In this well-written tale of near-future fiction, Israel’s religious and secular communities fall into battle with the result that a second Jewish state is established called Shalem, homeland to haredi and Orthodox Jews. Secular Jews entering Shalem are suspected of being spies or undercover workers, as are Orthodox Jews who enter Israel, where all travel restrictions on the Sabbath have been lifted and kosher restaurants outlawed.
Correspondingly, television is banned in Shalem and only visitors with special visas, such as the story’s protagonist, Eve, are permitted to dress liberally. “The only reason she can walk around dressed in ripped jeans is because she has her international student pass, and there have been several movements to cancel this freedom.
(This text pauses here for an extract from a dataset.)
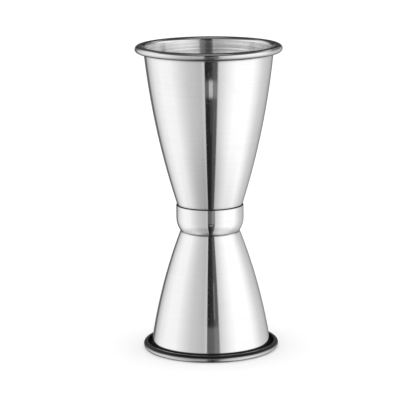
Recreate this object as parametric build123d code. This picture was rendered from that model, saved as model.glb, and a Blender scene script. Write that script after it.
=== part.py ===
from build123d import *
from math import sqrt
import os

# Double jigger, in millimetres. It stands on the rim of its lower cup: z = 0 is the table, +Z is up,
# and the Z axis is the axis of revolution.

# Overall sizes and sheet thicknesses
overall_height = 88.0
upper_rim_diameter = 42.0
lower_rim_diameter = 39.0
cup_sheet = 0.5
collar_sheet = 0.3

# Waist: heights above the table. The collar's mouth clears the wall of the upper cup by seat_gap.
lower_cup_height = 34.5
collar_top = 42.0
collar_straight_height = 3.7
seat_gap = 0.02

# Cup walls, measured on the outside: the radius at the floor, the radius at the flat of the rim,
# and how far the wall bows outward between them
upper_foot_radius = 6.95
upper_wall_rim_radius = 18.6
upper_wall_bow = 1.65
lower_foot_radius = 8.5
lower_wall_rim_radius = 17.3
lower_wall_bow = 1.0

# Rims: the wall bends out to a narrow flat, then curls back over it as an open hollow tube
curl_radius = 1.0
curl_past_top = 15.0
rim_bend_radius = 0.6

# Other bends, measured on the outside of the pressing, and the rounding of trimmed edges
cup_floor_bend = 0.6
collar_floor_bend = 0.6
lip_round = 0.15
collar_edge_round = 0.1

# Spot welds: nuggets on one circle, each with a shallow electrode mark in both cup floors
weld_count = 3
weld_circle_radius = 3.6
nugget_radius = 1.5
nugget_depth_in_cup = 0.2
nugget_edge_round = 0.12
electrode_radius = 2.0
electrode_crown_radius = 12.0
electrode_mark_depth = 0.1

# The two cup floors clamp the collar floor between them
upper_cup_base = lower_cup_height + collar_sheet
upper_cup_height = overall_height - upper_cup_base
nugget_height = collar_sheet + 2 * nugget_depth_in_cup
nugget_base = lower_cup_height - nugget_depth_in_cup
weld_places = PolarLocations(weld_circle_radius, weld_count)

# Outlines are drawn with x as the radius and y as the height above the cup's own rim, mouth down
upper_wall = SagittaArc(
    (upper_foot_radius, upper_cup_height), (upper_wall_rim_radius, cup_sheet), upper_wall_bow
)
lower_wall = SagittaArc(
    (lower_foot_radius, lower_cup_height), (lower_wall_rim_radius, cup_sheet), lower_wall_bow
)


def wall_radius(wall, height):
    """The outside radius of a cup wall at one height above its rim."""
    rise = height - wall.arc_center.Y
    return wall.arc_center.X + sqrt(wall.radius**2 - rise**2)


def round_corner(line, corner, radius):
    """Round the one corner of an open line that lies at the given point."""
    nearest = min(line.vertices(), key=lambda vertex: (Vector(vertex) - corner).length)
    return line.fillet_2d(radius, [nearest])


def spin_sheet(line, sheet, free_end, end_round):
    """Thicken an open line to its inner side by the sheet, round its free edge and spin it round Z."""
    section = make_face(offset(line, amount=sheet, side=Side.RIGHT).edges())
    edge_corners = section.vertices().sort_by_distance(free_end)[:2]
    section = fillet(edge_corners, end_round)
    return revolve(Plane.XZ * section, axis=Axis.Z)


def pressed_cup(wall, rim_radius):
    """A cup with its mouth down and its rim on z = 0: flat floor, bowed wall, flat rim and curl."""
    floor_corner = wall @ 0
    rim_corner = wall @ 1
    curl_centre = (rim_radius - curl_radius, curl_radius)
    floor = Line((0, floor_corner.Y), floor_corner)
    flat = Line(rim_corner, (curl_centre[0], cup_sheet))
    curl = CenterArc(curl_centre, curl_radius - cup_sheet, -90, 180 + curl_past_top)

    line = Wire([floor.edge(), wall.edge(), flat.edge(), curl.edge()])
    line = round_corner(line, floor_corner, cup_floor_bend)
    line = round_corner(line, rim_corner, rim_bend_radius)
    return spin_sheet(line, cup_sheet, curl @ 1, lip_round)


def weld_nugget():
    """One nugget: a flat round button of fused metal, centred on the origin."""
    button = Cylinder(nugget_radius, nugget_height)
    return fillet(button.edges().filter_by(GeomType.CIRCLE), nugget_edge_round)


def electrode_marks(floor_level, side):
    """The crowned electrode tips sunk into a floor; side is +1 for its upper face, -1 for its lower."""
    crown = Pos(0, 0, side * electrode_crown_radius) * Sphere(electrode_crown_radius)
    tip = crown & Cylinder(electrode_radius, electrode_radius)
    sunk_level = floor_level - side * electrode_mark_depth
    return [place * Pos(0, 0, sunk_level) * tip for place in weld_places]


def make_spot_welds():
    middle = nugget_base + nugget_height / 2
    return [place * Pos(0, 0, middle) * weld_nugget() for place in weld_places]


def make_lower_cup(nuggets):
    cup = pressed_cup(lower_wall, lower_rim_diameter / 2)
    marks = electrode_marks(lower_cup_height - cup_sheet, -1)
    return cup - marks - nuggets


def make_upper_cup(nuggets):
    cup = pressed_cup(upper_wall, upper_rim_diameter / 2)
    upright = Pos(0, 0, overall_height) * Rot(180, 0, 0) * cup
    marks = electrode_marks(upper_cup_base + cup_sheet, 1)
    return upright - marks - nuggets


def make_waist_collar(nuggets):
    """A shallow cup, mouth up: a flat floor, a rounded shoulder and a short straight band."""
    bore = wall_radius(upper_wall, overall_height - collar_top) + seat_gap
    outside = bore + collar_sheet
    straight_base = (outside, collar_top - collar_straight_height)
    floor_corner = Vector(lower_foot_radius, lower_cup_height)
    band = Line((outside, collar_top), straight_base)
    shoulder = TangentArc(straight_base, floor_corner, tangent=(0, -1))
    floor = Line(floor_corner, (0, lower_cup_height))

    line = Wire([band.edge(), shoulder.edge(), floor.edge()])
    line = round_corner(line, floor_corner, collar_floor_bend)
    return spin_sheet(line, collar_sheet, band @ 0, collar_edge_round) - nuggets


def save(name, solids):
    """Write the solids of one node to its own file."""
    for solid in solids:
        solid.label = name
    export_step(Compound(label=name, children=solids), f"parts/{name}.step")


os.makedirs("parts", exist_ok=True)
nuggets = make_spot_welds()
save("spot_welds", [nugget.solid() for nugget in nuggets])
save("lower_cup", [make_lower_cup(nuggets).solid()])
save("upper_cup", [make_upper_cup(nuggets).solid()])
save("waist_collar", [make_waist_collar(nuggets).solid()])
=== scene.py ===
import bpy
from math import asin, atan2, cos, degrees, pi, radians, sin, sqrt
from mathutils import Matrix, Vector


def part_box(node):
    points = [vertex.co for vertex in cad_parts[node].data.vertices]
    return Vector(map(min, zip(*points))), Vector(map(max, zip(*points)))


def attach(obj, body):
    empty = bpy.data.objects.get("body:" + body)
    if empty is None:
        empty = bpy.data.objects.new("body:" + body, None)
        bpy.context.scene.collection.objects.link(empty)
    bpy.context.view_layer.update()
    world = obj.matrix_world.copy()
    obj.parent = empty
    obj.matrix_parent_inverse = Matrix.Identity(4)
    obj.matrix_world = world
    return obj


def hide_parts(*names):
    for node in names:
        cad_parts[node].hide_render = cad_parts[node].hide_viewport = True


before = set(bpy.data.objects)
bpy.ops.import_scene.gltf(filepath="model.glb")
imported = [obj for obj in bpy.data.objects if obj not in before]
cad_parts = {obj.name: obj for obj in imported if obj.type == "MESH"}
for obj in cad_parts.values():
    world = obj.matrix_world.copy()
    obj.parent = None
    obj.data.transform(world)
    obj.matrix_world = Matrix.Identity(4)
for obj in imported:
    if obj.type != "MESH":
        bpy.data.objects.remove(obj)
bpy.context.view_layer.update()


# Lower cup: the smaller measure, turned mouth down. One pressing of 0.5 mm stainless sheet, drawn
# from a disc, its rim bent out to a narrow flat that the jigger stands on and curled back into an
# open hollow roll. Buffed bright outside, left with the lines of the spinning lathe inside.
mm = 0.001
cup_sheet = 0.5 * mm
curl_radius = 1.0 * mm
curl_past_top = 15
rim_bend = 0.6 * mm
floor_bend = 0.6 * mm
lip_round = 0.15 * mm

lower_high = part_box("lower_cup")[1]
lower_rim_radius = lower_high[0]
lower_cup_height = lower_high[2]
lower_foot_radius = 8.5 * mm
lower_wall_rim_radius = 17.3 * mm
lower_wall_bow = 1.0 * mm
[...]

So far, Shalem has not figured out how to impose its will on its non-citizens and still receive the income those non-citizens bring in, not to mention the co-operation it still needs from Israel on international matters.”
El Al, Israel’s national airline, has been split into two components, El Al Israel and El Al Shalem, each of which has its own airport. Eve’s sister, Jordannah, complains about the way Shalem security officers treat women in the arrivals level: “I’m not about to put a shmatte over my head and some elastic waistband skirt to my ankles so that they’ll let me through,” she says angrily.
The surrounding Arab nations are also not pleased, especially since Shalem as well as Israel now has its own powerful army. “Israel’s immediate neighbours in Gaza and the West Bank, as well as Lebanon, Jordan, Syria and Egypt, are demanding the dismantlement of this second Jewish army, calling it a blatant violation of international law and another Jewish attempt at a land grab,” says a newscaster. “In a joint declaration, they stressed they’re not fooled by this show of breaking into two separate entities when it is, quote, ‘an obvious international ruse.’”
This imaginary world frames the action in King of the Class, which begins when Eve’s boyfriend, Manny, with whom she has been living, reveals to her that he has become Orthodox. Eve’s inner conflict is compounded when she has a visitation with a supernatural being, a blue-eyed child named Ben who claims to be the unborn soul of the future son that she and Manny would have if they can overcome their differences. Ben begs Eve to find a way to adapt to Manny’s religious requirements so they can get married and he can be born.
In the hands of a lesser writer, this strange and otherworldly element would have seemed too implausible for readers to continue to suspend their disbelief. But Green’s realistic and minimalistic treatment of the supernatural element somehow avoids being too jarring.
This futuristic satire reminds me of Israeli writer Orly Castel-Bloom’s Human Parts or even one of several imaginative novels from our own Margaret Atwood. In short, Green is a talent to watch.